━━━ SUPPLIED DATA ━━━

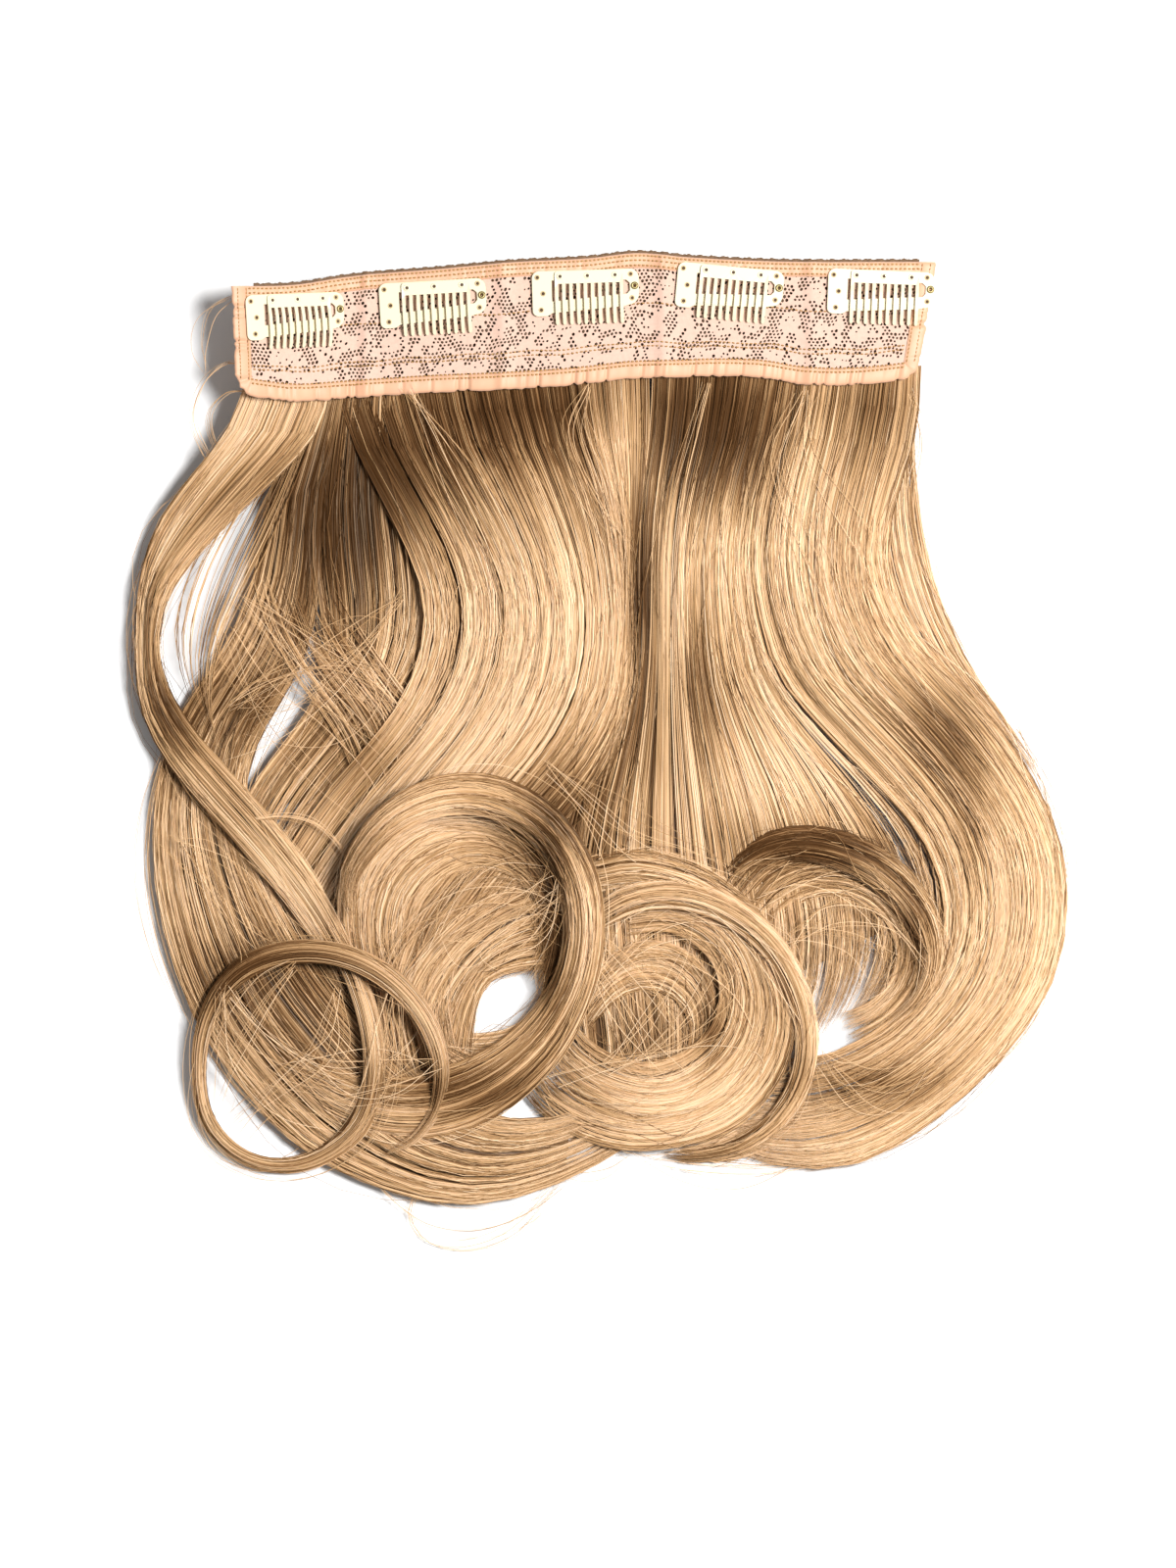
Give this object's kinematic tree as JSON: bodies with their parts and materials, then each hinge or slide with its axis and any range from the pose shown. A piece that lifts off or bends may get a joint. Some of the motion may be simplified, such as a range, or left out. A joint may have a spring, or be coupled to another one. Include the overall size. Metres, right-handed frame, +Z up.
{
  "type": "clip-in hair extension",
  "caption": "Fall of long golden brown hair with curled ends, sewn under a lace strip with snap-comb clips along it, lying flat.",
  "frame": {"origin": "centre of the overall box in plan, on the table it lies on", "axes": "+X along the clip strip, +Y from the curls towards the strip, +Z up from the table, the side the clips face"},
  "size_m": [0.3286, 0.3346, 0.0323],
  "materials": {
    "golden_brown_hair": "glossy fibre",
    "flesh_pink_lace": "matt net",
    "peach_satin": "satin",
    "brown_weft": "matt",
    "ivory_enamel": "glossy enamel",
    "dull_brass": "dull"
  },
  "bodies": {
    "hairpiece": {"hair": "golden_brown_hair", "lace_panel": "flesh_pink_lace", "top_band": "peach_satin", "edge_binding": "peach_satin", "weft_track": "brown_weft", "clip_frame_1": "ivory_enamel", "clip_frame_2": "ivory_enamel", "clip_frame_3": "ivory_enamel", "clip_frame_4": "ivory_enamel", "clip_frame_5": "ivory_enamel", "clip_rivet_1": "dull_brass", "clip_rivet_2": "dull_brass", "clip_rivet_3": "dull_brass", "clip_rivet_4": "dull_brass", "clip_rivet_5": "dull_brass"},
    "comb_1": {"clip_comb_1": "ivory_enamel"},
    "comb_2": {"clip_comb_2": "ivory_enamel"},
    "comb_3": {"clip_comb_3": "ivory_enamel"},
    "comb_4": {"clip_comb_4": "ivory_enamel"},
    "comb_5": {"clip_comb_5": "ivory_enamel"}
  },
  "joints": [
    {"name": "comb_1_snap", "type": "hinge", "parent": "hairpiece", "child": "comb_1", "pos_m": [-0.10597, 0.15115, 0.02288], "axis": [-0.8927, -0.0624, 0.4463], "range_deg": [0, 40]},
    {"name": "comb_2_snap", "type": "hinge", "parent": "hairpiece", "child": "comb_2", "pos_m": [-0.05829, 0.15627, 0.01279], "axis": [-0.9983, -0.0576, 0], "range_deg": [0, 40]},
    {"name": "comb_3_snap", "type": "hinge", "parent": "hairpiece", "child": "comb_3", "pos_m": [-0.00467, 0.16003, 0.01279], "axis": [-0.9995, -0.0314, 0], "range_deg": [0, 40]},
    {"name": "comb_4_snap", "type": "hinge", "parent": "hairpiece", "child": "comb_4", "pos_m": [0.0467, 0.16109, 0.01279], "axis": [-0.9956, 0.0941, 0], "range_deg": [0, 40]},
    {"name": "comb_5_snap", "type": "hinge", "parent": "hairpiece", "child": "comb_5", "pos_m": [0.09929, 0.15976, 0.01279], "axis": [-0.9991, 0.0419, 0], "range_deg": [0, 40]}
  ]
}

━━━

> **WRITTEN EXERCISE**: Word for word, write out all of the data above.

> **THE RESULT**:
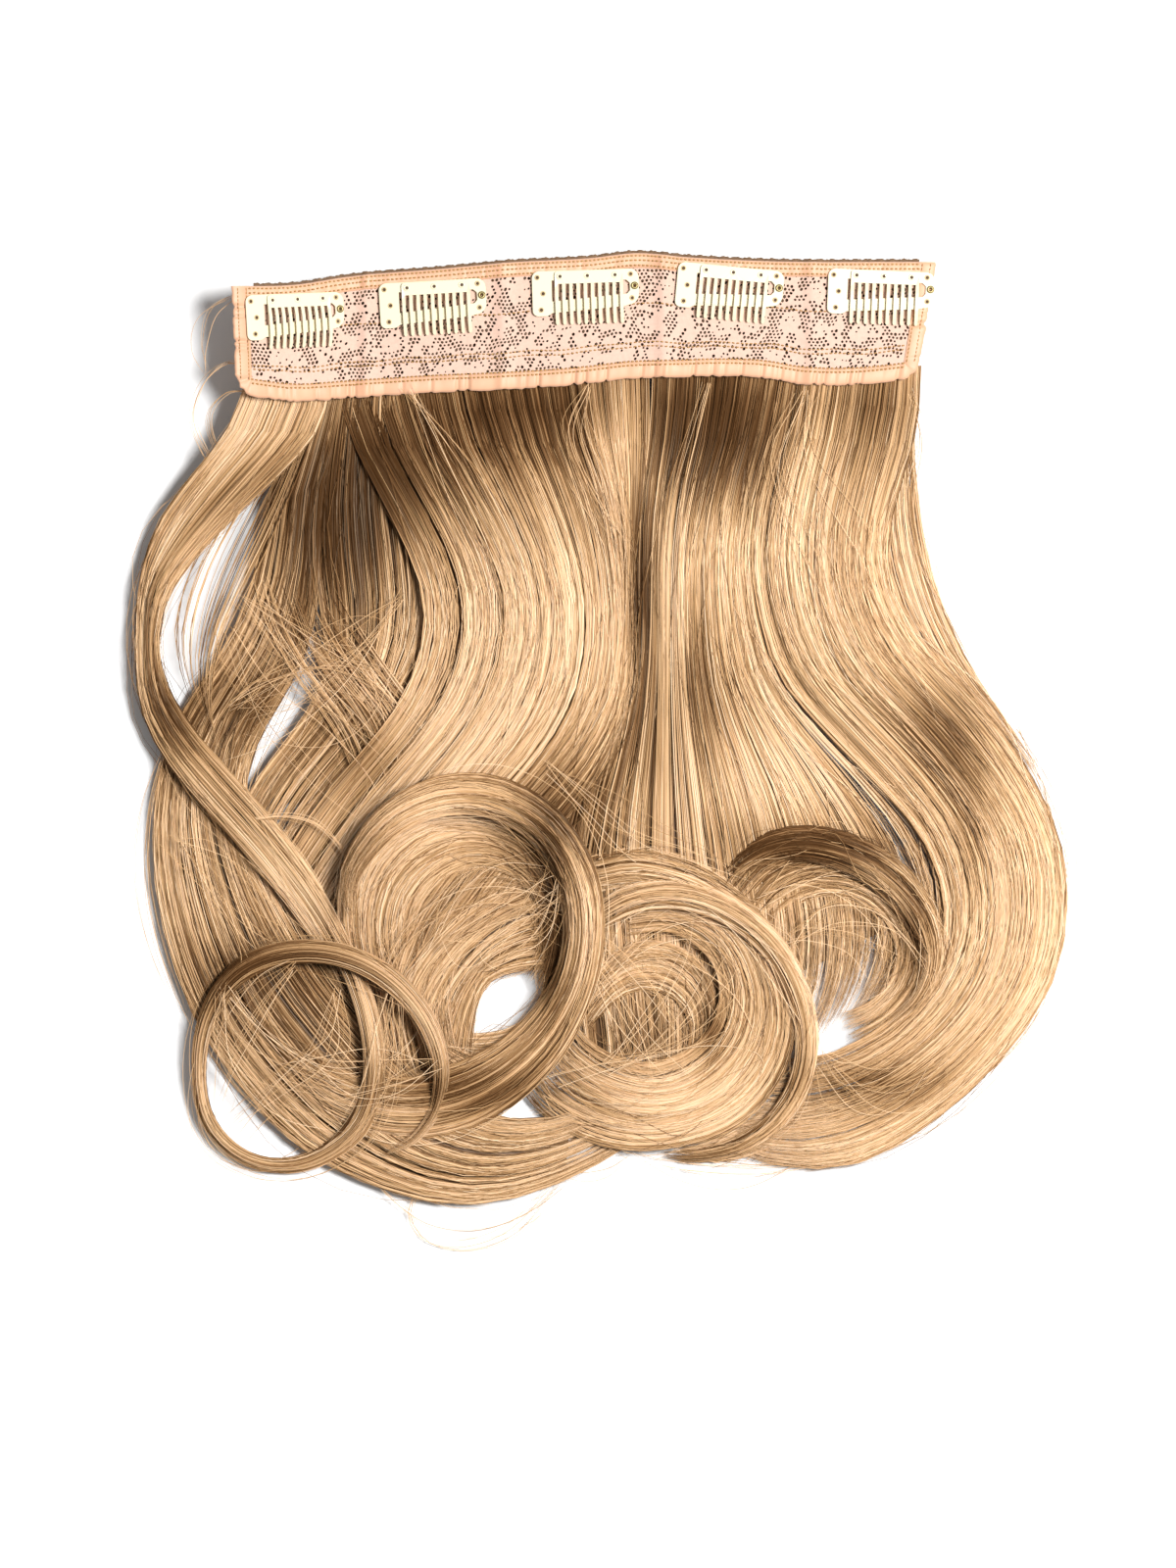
Give this object's kinematic tree as JSON: bodies with their parts and materials, then each hinge or slide with its axis and any range from the pose shown. A piece that lifts off or bends may get a joint. Some of the motion may be simplified, such as a range, or left out. A joint may have a spring, or be coupled to another one. Include the overall size. Metres, right-handed frame, +Z up.
{
  "type": "clip-in hair extension",
  "caption": "Fall of long golden brown hair with curled ends, sewn under a lace strip with snap-comb clips along it, lying flat.",
  "frame": {"origin": "centre of the overall box in plan, on the table it lies on", "axes": "+X along the clip strip, +Y from the curls towards the strip, +Z up from the table, the side the clips face"},
  "size_m": [0.3286, 0.3346, 0.0323],
  "materials": {
    "golden_brown_hair": "glossy fibre",
    "flesh_pink_lace": "matt net",
    "peach_satin": "satin",
    "brown_weft": "matt",
    "ivory_enamel": "glossy enamel",
    "dull_brass": "dull"
  },
  "bodies": {
    "hairpiece": {"hair": "golden_brown_hair", "lace_panel": "flesh_pink_lace", "top_band": "peach_satin", "edge_binding": "peach_satin", "weft_track": "brown_weft", "clip_frame_1": "ivory_enamel", "clip_frame_2": "ivory_enamel", "clip_frame_3": "ivory_enamel", "clip_frame_4": "ivory_enamel", "clip_frame_5": "ivory_enamel", "clip_rivet_1": "dull_brass", "clip_rivet_2": "dull_brass", "clip_rivet_3": "dull_brass", "clip_rivet_4": "dull_brass", "clip_rivet_5": "dull_brass"},
    "comb_1": {"clip_comb_1": "ivory_enamel"},
    "comb_2": {"clip_comb_2": "ivory_enamel"},
    "comb_3": {"clip_comb_3": "ivory_enamel"},
    "comb_4": {"clip_comb_4": "ivory_enamel"},
    "comb_5": {"clip_comb_5": "ivory_enamel"}
  },
  "joints": [
    {"name": "comb_1_snap", "type": "hinge", "parent": "hairpiece", "child": "comb_1", "pos_m": [-0.10597, 0.15115, 0.02288], "axis": [-0.8927, -0.0624, 0.4463], "range_deg": [0, 40]},
    {"name": "comb_2_snap", "type": "hinge", "parent": "hairpiece", "child": "comb_2", "pos_m": [-0.05829, 0.15627, 0.01279], "axis": [-0.9983, -0.0576, 0], "range_deg": [0, 40]},
    {"name": "comb_3_snap", "type": "hinge", "parent": "hairpiece", "child": "comb_3", "pos_m": [-0.00467, 0.16003, 0.01279], "axis": [-0.9995, -0.0314, 0], "range_deg": [0, 40]},
    {"name": "comb_4_snap", "type": "hinge", "parent": "hairpiece", "child": "comb_4", "pos_m": [0.0467, 0.16109, 0.01279], "axis": [-0.9956, 0.0941, 0], "range_deg": [0, 40]},
    {"name": "comb_5_snap", "type": "hinge", "parent": "hairpiece", "child": "comb_5", "pos_m": [0.09929, 0.15976, 0.01279], "axis": [-0.9991, 0.0419, 0], "range_deg": [0, 40]}
  ]
}